Lesson 10
Correlation vs causation
Big question
When does a relationship describe association, and when does it support cause and effect?
Lesson progress
Complete checkpoints as you learn
Learning objectives
- Explain correlation vs causation in plain language.
- Use correlation correctly in an interpretation.
- Connect the lesson idea to a formula, graph, Python result, or real example.
Simple explanation
Correlation means two variables move together. Causation means changing one variable would change another. Many correlations are not causal because other factors may be driving both variables.
Key terms
- Correlation
- A descriptive association between variables.
- Causation
- A cause-and-effect relationship.
- Confounder
- A third factor related to both the explanatory variable and the outcome.
- Causal claim
- A statement that changing one factor would change another.
Example
Education and wages may be correlated.

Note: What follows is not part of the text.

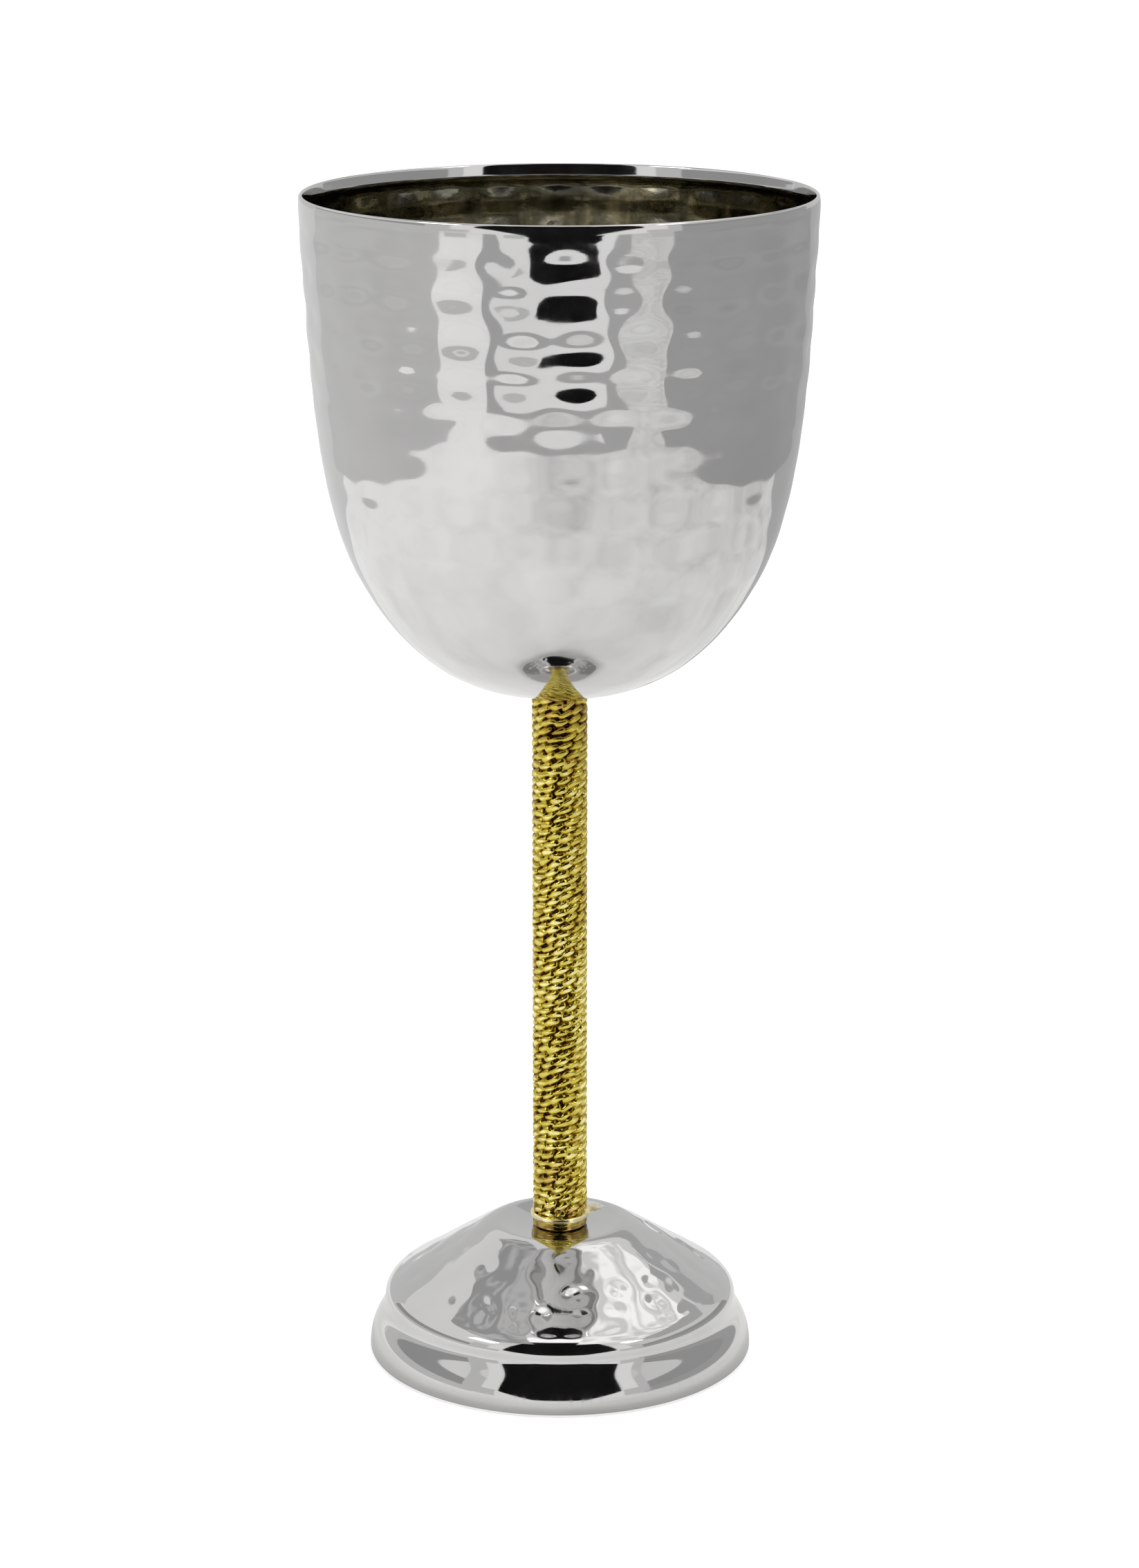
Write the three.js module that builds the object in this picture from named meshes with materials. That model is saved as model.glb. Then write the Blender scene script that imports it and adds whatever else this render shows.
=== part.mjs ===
// Kiddush cup: a hammered bowl on a slim, rope-laid stem that stands in a collar on a hammered,
// stepped foot. Bowl and foot are thin sheet metal, hollow and open; stem and collar are solid.
// Millimetres, +Z up. The origin is the centre of the foot's underside, and +Z is the cup's axis.
// Every outline is a list of [radius, height] pairs in the half plane beside the axis.
import * as THREE from 'three';

// Driving dimensions
const CUP_HEIGHT = 200;
const SHEET = 0.9;
const SEAT_RADIUS = 5.6;

const FOOT_RADIUS = 32.95;
const FOOT_SEAT_HEIGHT = 22;
const FOOT_EDGE_WIDTH = 1.6;
const FOOT_MARKS_AROUND = 28;
const FOOT_MARK_DEPTH = 0.25;

const COLLAR_RADIUS = 4.7;
const BEAD_RADIUS = 5.1;
const BAND_HEIGHT = 1.5;
const BEAD_HEIGHT = 1.0;
const COLLAR_COLUMNS = 28;

const STEM_RADIUS = 4.7;
const CORDS = 13;
const CORD_RELIEF = 0.38;
const CORD_LAY_DEG = 23;
const STEM_ROWS = 22;

const BOWL_BASE_HEIGHT = 117.4;
const BOWL_RADIUS = 42.3;
const MOUTH_RADIUS = 41.4;
const LIP_HEIGHT = 2.8;
const BOWL_MARKS_AROUND = 36;
const BOWL_MARK_DEPTH = 0.3;
const MARKS_START = 14;
const MARKS_FULL = 34;
const BOTTOM_ROWS = 6;

const STEM_BASE_HEIGHT = FOOT_SEAT_HEIGHT + BAND_HEIGHT + BEAD_HEIGHT;

// A point of an outline. depth is how far the hammer marks sink there, and turn is an angle about
// the axis by which the whole ring at that point is carried round.
function station(radius, height, depth = 0, turn = 0) {
  return { radius, height, depth, turn };
}

// Unit vector out of the solid at station k, for an outline that keeps the solid on its left.
function outward(outline, k) {
  const before = outline[Math.max(k - 1, 0)];
  const after = outline[Math.min(k + 1, outline.length - 1)];
  const along = new THREE.Vector2(after.radius - before.radius, after.height - before.height);
  return new THREE.Vector2(along.y, -along.x).normalize();
}

// Turns a closed solid from an outline that starts and ends on the axis. Hammer marks are a
// staggered lattice: every other corner of the grid is sunk, and the faces fold along the ridges.
// ripple(column) is added to the radius of each column, for cords laid along the surface.
function turned(outline, columns, ripple = () => 0) {
  const positions = [];
  const faces = [];
  const last = outline.length - 1;
  const sunk = (k, column) => (k + column) % 2 === 0;

  for (let k = 1; k < last; k += 1) {
    const { radius, height, depth, turn } = outline[k];
    const normal = outward(outline, k);
    for (let column = 0; column < columns; column += 1) {
      const angle = turn + (2 * Math.PI * column) / columns;
      const dent = sunk(k, column) ? depth : 0;
      const r = radius - dent * normal.x + ripple(column);
      positions.push(r * Math.cos(angle), r * Math.sin(angle), height - dent * normal.y);
    }
  }
  const firstPole = positions.length / 3;
  positions.push(0, 0, outline[0].height);
  const lastPole = firstPole + 1;
  positions.push(0, 0, outline[last].height);

  const corner = (k, column) => (k - 1) * columns + (column % columns);
  for (let column = 0; column < columns; column += 1) {
    faces.push(firstPole, corner(1, column + 1), corner(1, column));
    faces.push(corner(last - 1, column), corner(last - 1, column + 1), lastPole);
    for (let k = 1; k < last - 1; k += 1) {
      const a = corner(k, column);
      const b = corner(k, column + 1);
      const c = corner(k + 1, column + 1);
      const d = corner(k + 1, column);
      if (sunk(k, column)) faces.push(a, b, d, b, c, d);
      else faces.push(a, b, c, a, c, d);
    }
  }
  const geometry = new THREE.BufferGeometry();
  geometry.setAttribute('position', new THREE.Float32BufferAttribute(positions, 3));
  geometry.setIndex(faces);
  geometry.computeVertexNormals();
  return geometry;
}

// Samples a curve into stations at equal steps, without its first point. depthAt(height) gives
// the depth of the hammer marks.
function along(curve, steps, depthAt = () => 0) {
  return curve
    .getSpacedPoints(steps)
    .slice(1)
    .map((point) => station(point.x, point.y, depthAt(point.y)));
}

// The inside of a sheet: the curve moved to the left of its direction by the sheet's thickness.
function inside(curve, steps) {
  return Array.from({ length: steps }, (_, k) => {
    const u = (k + 0.5) / steps;
    const point = curve.getPointAt(u);
    const tangent = curve.getTangentAt(u);
    return station(point.x - SHEET * tangent.y, point.y + SHEET * tangent.x);
  }).reverse();
}

function bezier(...corners) {
  return new THREE.CubicBezierCurve(...corners.map(([r, z]) => new THREE.Vector2(r, z)));
}

// The U-shaped bowl: a smooth round bottom and a hammered side, which meet where the wall turns
// up. The marks are as tall as they are wide, and fade out above the bottom.
function bowlGeometry() {
  const base = BOWL_BASE_HEIGHT;
  const lipStart = CUP_HEIGHT - LIP_HEIGHT;
  const knee = [33.5, base + 20.1];
  const bottom = bezier([SEAT_RADIUS, base], [21, base], [28.7, base + 11], knee);
  const side = bezier(knee, [40, base + 32.3], [40.8, base + 52], [BOWL_RADIUS, lipStart]);
  const markPitch = (2 * Math.PI * BOWL_RADIUS) / BOWL_MARKS_AROUND;
  const sideRows = Math.round(side.getLength() / (markPitch / 2));
  const markDepth = (height) =>
    height > lipStart - 1 ? 0
      : BOWL_MARK_DEPTH * THREE.MathUtils.smoothstep(height - base, MARKS_START, MARKS_FULL);
  const lip = [
    station(BOWL_RADIUS, lipStart + 1.4),
    station(BOWL_RADIUS - 0.5, CUP_HEIGHT),
    station(MOUTH_RADIUS, lipStart + 1.3),
  ];
  const outline = [
    station(0, base),
    station(SEAT_RADIUS, base),
    ...along(bottom, BOTTOM_ROWS),
    ...along(side, sideRows, markDepth),
    ...lip,
    ...inside(side, 4),
    ...inside(bottom, 4),
    station(0, base + SHEET),
  ];
  return turned(outline, 2 * BOWL_MARKS_AROUND);
}

// The foot: a dished seat for the stem, a hammered cone, a rounded shoulder and a flared step.
// Its outline runs up from the middle of the hollow underside, round the standing edge and back.
function footGeometry() {
  const seat = FOOT_SEAT_HEIGHT;
  const edge = FOOT_RADIUS - FOOT_EDGE_WIDTH;
  const step = bezier([FOOT_RADIUS, 1.4], [FOOT_RADIUS, 5.2], [30.3, 6.6], [30.3, 9.3]);
  const shoulder = bezier([30.3, 9.3], [30.3, 10.6], [29.6, 11.6], [28.3, 12.4]);
  const cone = new THREE.LineCurve(new THREE.Vector2(28.3, 12.4), new THREE.Vector2(14.2, 21.4));
  const brow = bezier([14.2, 21.4], [12.9, 22.2], [12.2, 22.9], [10.8, 22.8]);
  const hollow = [
    [SEAT_RADIUS, seat - SHEET],
    [11.2, seat - SHEET + 0.8],
    [13.7, 20.5],
    [27.7, 11.6],
    [29.3, 9.6],
    [29.5, 8],
    [edge, 4.2],
    [edge, 0],
  ];
  const outline = [
    station(0, seat - SHEET),
    ...hollow.map(([r, z]) => station(r, z)),
    station(FOOT_RADIUS, 0),
    station(FOOT_RADIUS, 1.4),
    ...along(step, 4),
    ...along(shoulder, 2),
    ...along(cone, 6, (height) => (height > 21.3 ? 0 : FOOT_MARK_DEPTH)),
    ...along(brow, 2),
    station(SEAT_RADIUS, seat),
    station(0, seat),
  ];
  return turned(outline, 2 * FOOT_MARKS_AROUND);
}

// The collar: a plain band with a rounded bead on top, which the stem stands on.
function collarGeometry() {
  const base = FOOT_SEAT_HEIGHT;
  const beadBase = base + BAND_HEIGHT;
  const outline = [
    station(0, base),
    station(COLLAR_RADIUS - 0.3, base),
    station(COLLAR_RADIUS, base + 0.3),
    station(COLLAR_RADIUS, beadBase),
    station(BEAD_RADIUS, beadBase + 0.3 * BEAD_HEIGHT),
    station(BEAD_RADIUS, beadBase + 0.7 * BEAD_HEIGHT),
    station(COLLAR_RADIUS, beadBase + BEAD_HEIGHT),
    station(0, beadBase + BEAD_HEIGHT),
  ];
  return turned(outline, COLLAR_COLUMNS);
}

// The stem: thirteen cords laid right-handed round a straight rod, three columns to each cord.
function stemGeometry() {
  const length = BOWL_BASE_HEIGHT - STEM_BASE_HEIGHT;
  const turnPerHeight = Math.tan(THREE.MathUtils.degToRad(CORD_LAY_DEG)) / STEM_RADIUS;
  const columnsPerCord = 3;
  const valley = (column) => (column % columnsPerCord === 0 ? 0 : -CORD_RELIEF);
  const rings = Array.from({ length: STEM_ROWS + 1 }, (_, k) => {
    const rise = (length * k) / STEM_ROWS;
    return station(STEM_RADIUS, STEM_BASE_HEIGHT + rise, 0, rise * turnPerHeight);
  });
  const outline = [station(0, STEM_BASE_HEIGHT), ...rings, station(0, BOWL_BASE_HEIGHT)];
  return turned(outline, columnsPerCord * CORDS, valley);
}

const silver = { color: 0xcfcfd2, roughness: 0.12, metalness: 1 };
const gold = { color: 0xc9a23a, roughness: 0.25, metalness: 1 };

function piece(name, geometry, finish) {
  const mesh = new THREE.Mesh(geometry, new THREE.MeshStandardMaterial(finish));
  mesh.name = name;
  return mesh;
}

const cup = new THREE.Group();
cup.name = 'kiddush_cup';
cup.add(
  piece('foot', footGeometry(), silver),
  piece('stem_collar', collarGeometry(), gold),
  piece('stem', stemGeometry(), gold),
  piece('bowl', bowlGeometry(), silver),
);

export default cup;
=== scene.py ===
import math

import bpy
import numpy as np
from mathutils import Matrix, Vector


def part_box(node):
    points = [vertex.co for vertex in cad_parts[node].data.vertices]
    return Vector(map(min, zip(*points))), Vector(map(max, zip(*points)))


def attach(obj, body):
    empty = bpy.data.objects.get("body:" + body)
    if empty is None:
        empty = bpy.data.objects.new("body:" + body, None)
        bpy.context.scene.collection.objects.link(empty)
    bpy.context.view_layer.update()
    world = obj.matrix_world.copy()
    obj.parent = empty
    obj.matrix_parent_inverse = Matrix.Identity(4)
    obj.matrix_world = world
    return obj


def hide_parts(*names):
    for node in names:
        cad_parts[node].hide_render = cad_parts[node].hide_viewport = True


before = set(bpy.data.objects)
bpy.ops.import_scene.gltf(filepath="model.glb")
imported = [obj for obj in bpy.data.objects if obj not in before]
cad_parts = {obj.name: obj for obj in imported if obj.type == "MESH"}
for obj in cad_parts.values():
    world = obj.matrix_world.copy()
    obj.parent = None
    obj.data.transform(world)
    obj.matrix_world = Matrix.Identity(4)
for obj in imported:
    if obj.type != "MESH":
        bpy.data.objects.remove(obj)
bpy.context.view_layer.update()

# Kiddush cup: the visible surfaces of the bowl, the stem, the collar and the foot, each turned about
# the cup's axis and standing where its CAD node stands. Outlines are in millimetres, as lists of
# (radius, height), and every one runs with the solid on its left. Other sizes of the cup are in
# millimetres too, while the finished meshes, the materials and the stage are in metres.

MM = 0.001


def span(node):
    """Lowest height, highest height and widest radius of a CAD node, in millimetres."""
    low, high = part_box(node)
    return low.z / MM, high.z / MM, high.x / MM


BOWL_BASE, CUP_TOP, BOWL_RADIUS = span("bowl")
STEM_BASE, STEM_TOP, STEM_RADIUS = span("stem")
COLLAR_BASE, COLLAR_TOP, BEAD_RADIUS = span("stem_collar")
FOOT_RADIUS = span("foot")[2]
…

A causal claim asks how wages would change if the same person received more education.
Checkpoint activity
Pause and explain this lesson's main idea in your own words before moving forward.
Try it yourself
Write one plain-English sentence explaining the main idea from this lesson.
Common mistakes
Check these before you move on.
A regression coefficient describes a pattern unless the assumptions or research design support a causal interpretation.
Quick quiz
Why can correlation fail to prove causation?
Key takeaway
Correlation is a useful clue, but causal interpretation needs stronger reasoning and design.